Different forms of new immigration can also have very particular consequences for different segments of local housing markets. New immigrants entering the UK on a spouse visa are often subsumed within existing households and can increase levels of overcrowding. Asylum seekers who become homeless after being required to leave NASS accommodation upon being granted leave to remain in the UK have the potential to raise official levels of homelessness and put pressure on temporary accommodation in asylum dispersal areas. The arrival of migrant workers can reinvigorate demand for private rented accommodation, including HMOs, and in tighter market conditions might drive growth in the buy-to-let market.
About the project
The project team worked in partnership with six community researchers to complete in-depth interviews with 39 new immigrants living in Sheffield during 2006 and 2007. Interviews were conducted with 10 Liberian, 10 Pakistani, 10 Polish and 9 Somali new immigrants.

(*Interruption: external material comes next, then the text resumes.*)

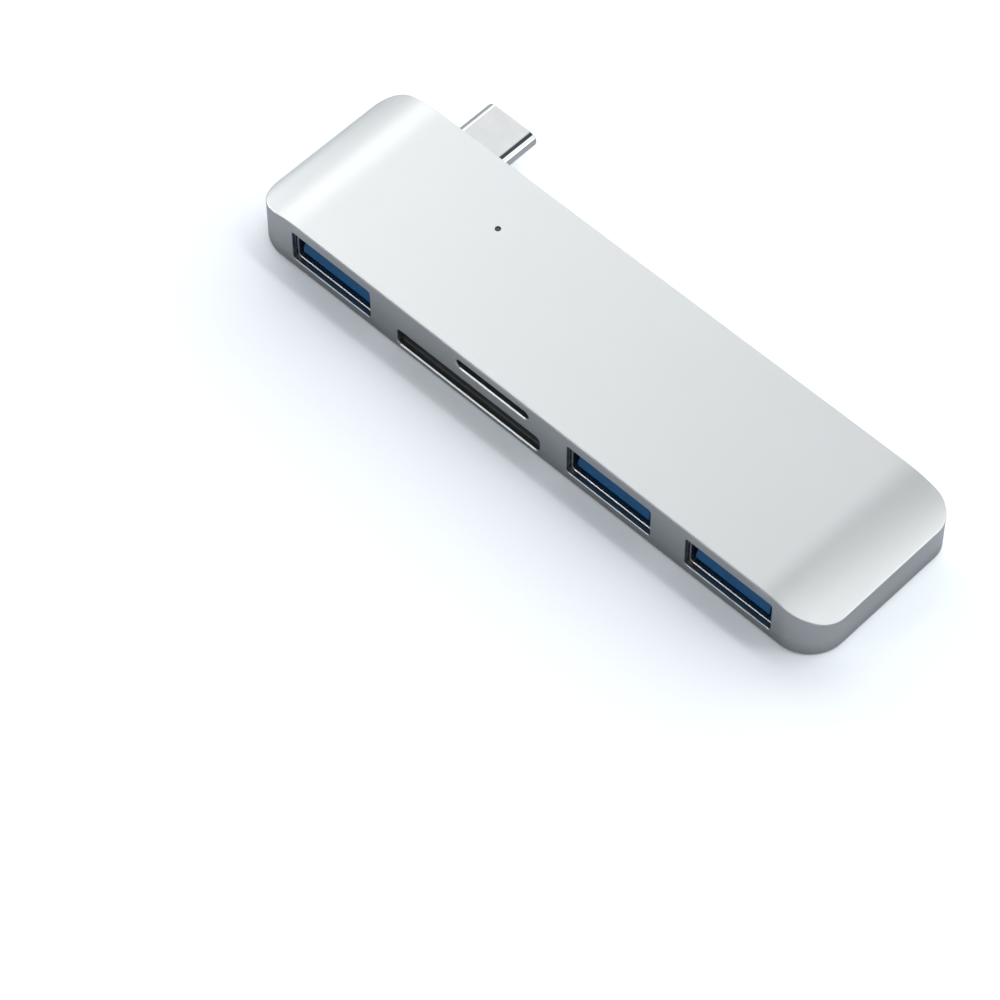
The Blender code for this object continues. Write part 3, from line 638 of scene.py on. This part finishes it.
def crown_ring(inset, drop):
    """The plan outline at a depth below the crowned top surface."""
    return [(x, y, crown_height(x) - drop) for x, y in whole_outline(inset)]


def fill_housing(shape):
    """From the ceiling's edge down the inside, round the bottom edge, up and round the top edge."""
    rings = [crown_ring(WALL, TOP_WALL), flat_ring(WALL, 0.0)]
    bottom_edge = quarter_round(BOTTOM_EDGE_RADIUS, BOTTOM_EDGE_RADIUS, BOTTOM_EDGE_STEPS)
    for rise, inset in reversed(list(bottom_edge)):
        rings.append(flat_ring(inset, rise))
    for drop, inset in quarter_round(TOP_EDGE_RADIUS, TOP_EDGE_RADIUS, TOP_EDGE_STEPS):
        rings.append(crown_ring(inset, drop))
    made = bridge_rings(shape, rings, capped=False)
    # The ceiling and the top are strips of four-sided faces from the front to the rear.
    for layer in (made[0], made[-1]):
        for step in range(len(layer) // 2 - 1):
            shape.faces.new((layer[step], layer[step + 1], layer[-2 - step], layer[-1 - step]))


def chamfered_sections(chamfer):
    """From in front of the wall, down a small chamfer, and through it."""
    return ((-PAST_WALL, -chamfer), (0.0, -chamfer), (chamfer, 0.0), (WALL + PAST_WALL, 0.0))


def make_housing():
    housing = make_object("housing_shell", fill_housing)
    openings = [
        (middle(f"usb_a_shell_{port}").x, PORT_OPENING_Z, PORT_OPENING, PORT_CHAMFER)
        for port in PORTS
    ]
    openings.append((middle("sd_socket_base").x, SD_OPENING_Z, SD_OPENING, CARD_CHAMFER))
    openings.append((MICRO_CARD_X, MICRO_OPENING_Z, MICRO_OPENING, CARD_CHAMFER))
    cuts = [
        (fill_loft, (x, FRONT, z), size, chamfered_sections(chamfer), OPENING_SEGMENTS)
        for x, z, size, chamfer in openings
    ]
    collar = middle("plug_collar")
    through_rear = ((-WALL - PAST_WALL, 0.0), (PAST_WALL, 0.0))
    place = (collar.x, REAR, collar.z)
    cuts.append((fill_loft, place, COLLAR_OPENING, through_rear, COLLAR_OPENING_SEGMENTS))
    light = middle("light_pipe")
    light_hole = (
        (LIGHT_HOLE_RADIUS, -LIGHT_HOLE_DEPTH),
        (LIGHT_HOLE_RADIUS, -LIGHT_HOLE_CHAMFER),
        (LIGHT_HOLE_RADIUS + LIGHT_HOLE_CHAMFER, 0.0),
        (LIGHT_HOLE_RADIUS + LIGHT_HOLE_CHAMFER, PAST_WALL),
    )
    cuts.append((fill_turned, (light.x, light.y, HEIGHT), light_hole, LIGHT_HOLE_SEGMENTS))
    combine(housing, "DIFFERENCE", cuts)
    weigh_normals(housing)
    finish_piece(housing, ALUMINIUM, "anodised_aluminium", "top_housing")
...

The research was qualitative in its approach and design, involving a combination of semi-structured one-to-one interviews and ‘futures’ workshops with executive and non-executive councillors, council officers and individuals from community organisations. In total, 65 people participated in the research.
The full report, The housing pathways of new immigrants by David Robinson, Kesia Reeve and Rionach Casey, is published by the Joseph Rowntree Foundation.